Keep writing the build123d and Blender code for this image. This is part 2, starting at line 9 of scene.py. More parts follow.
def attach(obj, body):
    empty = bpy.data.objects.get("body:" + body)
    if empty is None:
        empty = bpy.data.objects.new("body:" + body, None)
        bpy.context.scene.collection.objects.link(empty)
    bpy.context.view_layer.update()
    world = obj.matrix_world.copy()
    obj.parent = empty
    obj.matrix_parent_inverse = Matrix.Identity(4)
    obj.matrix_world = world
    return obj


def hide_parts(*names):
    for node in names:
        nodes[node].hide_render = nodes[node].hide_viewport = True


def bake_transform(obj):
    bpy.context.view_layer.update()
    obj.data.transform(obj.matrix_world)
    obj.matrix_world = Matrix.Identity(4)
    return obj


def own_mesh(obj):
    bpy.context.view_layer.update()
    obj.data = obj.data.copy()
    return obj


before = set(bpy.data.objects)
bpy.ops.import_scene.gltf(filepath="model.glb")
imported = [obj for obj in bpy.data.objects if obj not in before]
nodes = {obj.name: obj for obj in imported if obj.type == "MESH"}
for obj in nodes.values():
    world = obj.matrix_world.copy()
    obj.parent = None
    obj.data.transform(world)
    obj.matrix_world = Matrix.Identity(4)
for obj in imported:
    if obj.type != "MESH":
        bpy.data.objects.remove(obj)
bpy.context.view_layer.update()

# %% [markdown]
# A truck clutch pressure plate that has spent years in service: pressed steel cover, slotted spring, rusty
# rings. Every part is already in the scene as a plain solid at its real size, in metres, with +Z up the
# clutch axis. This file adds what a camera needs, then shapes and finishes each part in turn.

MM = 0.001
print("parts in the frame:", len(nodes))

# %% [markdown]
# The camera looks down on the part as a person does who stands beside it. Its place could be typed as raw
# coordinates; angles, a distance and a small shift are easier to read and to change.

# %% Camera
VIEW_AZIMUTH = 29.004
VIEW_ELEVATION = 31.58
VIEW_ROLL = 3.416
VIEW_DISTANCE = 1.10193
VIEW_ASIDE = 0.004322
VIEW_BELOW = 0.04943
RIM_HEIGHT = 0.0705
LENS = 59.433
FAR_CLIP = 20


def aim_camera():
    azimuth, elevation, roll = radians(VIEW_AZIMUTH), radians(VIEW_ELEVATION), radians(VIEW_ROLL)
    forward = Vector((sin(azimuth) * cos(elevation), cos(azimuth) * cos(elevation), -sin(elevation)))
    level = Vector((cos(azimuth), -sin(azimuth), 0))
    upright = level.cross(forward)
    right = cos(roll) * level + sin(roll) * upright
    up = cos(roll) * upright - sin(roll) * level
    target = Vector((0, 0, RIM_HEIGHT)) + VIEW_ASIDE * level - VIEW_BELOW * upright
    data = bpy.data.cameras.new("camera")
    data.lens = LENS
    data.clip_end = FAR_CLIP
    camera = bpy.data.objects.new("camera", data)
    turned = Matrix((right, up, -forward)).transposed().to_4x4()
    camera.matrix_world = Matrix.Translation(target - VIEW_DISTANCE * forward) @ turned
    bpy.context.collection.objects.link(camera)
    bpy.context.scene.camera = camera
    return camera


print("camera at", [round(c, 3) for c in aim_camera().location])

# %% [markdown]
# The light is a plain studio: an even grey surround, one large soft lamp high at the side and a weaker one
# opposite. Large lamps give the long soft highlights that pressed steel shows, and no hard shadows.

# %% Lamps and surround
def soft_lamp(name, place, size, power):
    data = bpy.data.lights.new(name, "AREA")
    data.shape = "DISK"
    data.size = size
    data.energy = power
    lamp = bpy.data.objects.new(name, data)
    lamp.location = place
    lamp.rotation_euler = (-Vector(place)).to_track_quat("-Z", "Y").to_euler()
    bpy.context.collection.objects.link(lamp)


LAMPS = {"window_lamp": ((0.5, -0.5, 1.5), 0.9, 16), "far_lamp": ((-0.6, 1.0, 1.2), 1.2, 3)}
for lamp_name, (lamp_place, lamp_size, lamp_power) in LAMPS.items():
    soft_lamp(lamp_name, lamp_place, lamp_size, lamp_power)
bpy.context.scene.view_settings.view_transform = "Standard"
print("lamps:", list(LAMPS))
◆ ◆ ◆
Transcribe every line of the data, exactly as it stands.

Keep writing the build123d and Blender code for this image. This is part 2, starting at line 9 of scene.py. More parts follow.
def attach(obj, body):
    empty = bpy.data.objects.get("body:" + body)
    if empty is None:
        empty = bpy.data.objects.new("body:" + body, None)
        bpy.context.scene.collection.objects.link(empty)
    bpy.context.view_layer.update()
    world = obj.matrix_world.copy()
    obj.parent = empty
    obj.matrix_parent_inverse = Matrix.Identity(4)
    obj.matrix_world = world
    return obj


def hide_parts(*names):
    for node in names:
        nodes[node].hide_render = nodes[node].hide_viewport = True


def bake_transform(obj):
    bpy.context.view_layer.update()
    obj.data.transform(obj.matrix_world)
    obj.matrix_world = Matrix.Identity(4)
    return obj


def own_mesh(obj):
    bpy.context.view_layer.update()
    obj.data = obj.data.copy()
    return obj


before = set(bpy.data.objects)
bpy.ops.import_scene.gltf(filepath="model.glb")
imported = [obj for obj in bpy.data.objects if obj not in before]
nodes = {obj.name: obj for obj in imported if obj.type == "MESH"}
for obj in nodes.values():
    world = obj.matrix_world.copy()
    obj.parent = None
    obj.data.transform(world)
    obj.matrix_world = Matrix.Identity(4)
for obj in imported:
    if obj.type != "MESH":
        bpy.data.objects.remove(obj)
bpy.context.view_layer.update()

# %% [markdown]
# A truck clutch pressure plate that has spent years in service: pressed steel cover, slotted spring, rusty
# rings. Every part is already in the scene as a plain solid at its real size, in metres, with +Z up the
# clutch axis. This file adds what a camera needs, then shapes and finishes each part in turn.

MM = 0.001
print("parts in the frame:", len(nodes))

# %% [markdown]
# The camera looks down on the part as a person does who stands beside it. Its place could be typed as raw
# coordinates; angles, a distance and a small shift are easier to read and to change.

# %% Camera
VIEW_AZIMUTH = 29.004
VIEW_ELEVATION = 31.58
VIEW_ROLL = 3.416
VIEW_DISTANCE = 1.10193
VIEW_ASIDE = 0.004322
VIEW_BELOW = 0.04943
RIM_HEIGHT = 0.0705
LENS = 59.433
FAR_CLIP = 20


def aim_camera():
    azimuth, elevation, roll = radians(VIEW_AZIMUTH), radians(VIEW_ELEVATION), radians(VIEW_ROLL)
    forward = Vector((sin(azimuth) * cos(elevation), cos(azimuth) * cos(elevation), -sin(elevation)))
    level = Vector((cos(azimuth), -sin(azimuth), 0))
    upright = level.cross(forward)
    right = cos(roll) * level + sin(roll) * upright
    up = cos(roll) * upright - sin(roll) * level
    target = Vector((0, 0, RIM_HEIGHT)) + VIEW_ASIDE * level - VIEW_BELOW * upright
    data = bpy.data.cameras.new("camera")
    data.lens = LENS
    data.clip_end = FAR_CLIP
    camera = bpy.data.objects.new("camera", data)
    turned = Matrix((right, up, -forward)).transposed().to_4x4()
    camera.matrix_world = Matrix.Translation(target - VIEW_DISTANCE * forward) @ turned
    bpy.context.collection.objects.link(camera)
    bpy.context.scene.camera = camera
    return camera


print("camera at", [round(c, 3) for c in aim_camera().location])

# %% [markdown]
# The light is a plain studio: an even grey surround, one large soft lamp high at the side and a weaker one
# opposite. Large lamps give the long soft highlights that pressed steel shows, and no hard shadows.

# %% Lamps and surround
def soft_lamp(name, place, size, power):
    data = bpy.data.lights.new(name, "AREA")
    data.shape = "DISK"
    data.size = size
    data.energy = power
    lamp = bpy.data.objects.new(name, data)
    lamp.location = place
    lamp.rotation_euler = (-Vector(place)).to_track_quat("-Z", "Y").to_euler()
    bpy.context.collection.objects.link(lamp)


LAMPS = {"window_lamp": ((0.5, -0.5, 1.5), 0.9, 16), "far_lamp": ((-0.6, 1.0, 1.2), 1.2, 3)}
for lamp_name, (lamp_place, lamp_size, lamp_power) in LAMPS.items():
    soft_lamp(lamp_name, lamp_place, lamp_size, lamp_power)
bpy.context.scene.view_settings.view_transform = "Standard"
print("lamps:", list(LAMPS))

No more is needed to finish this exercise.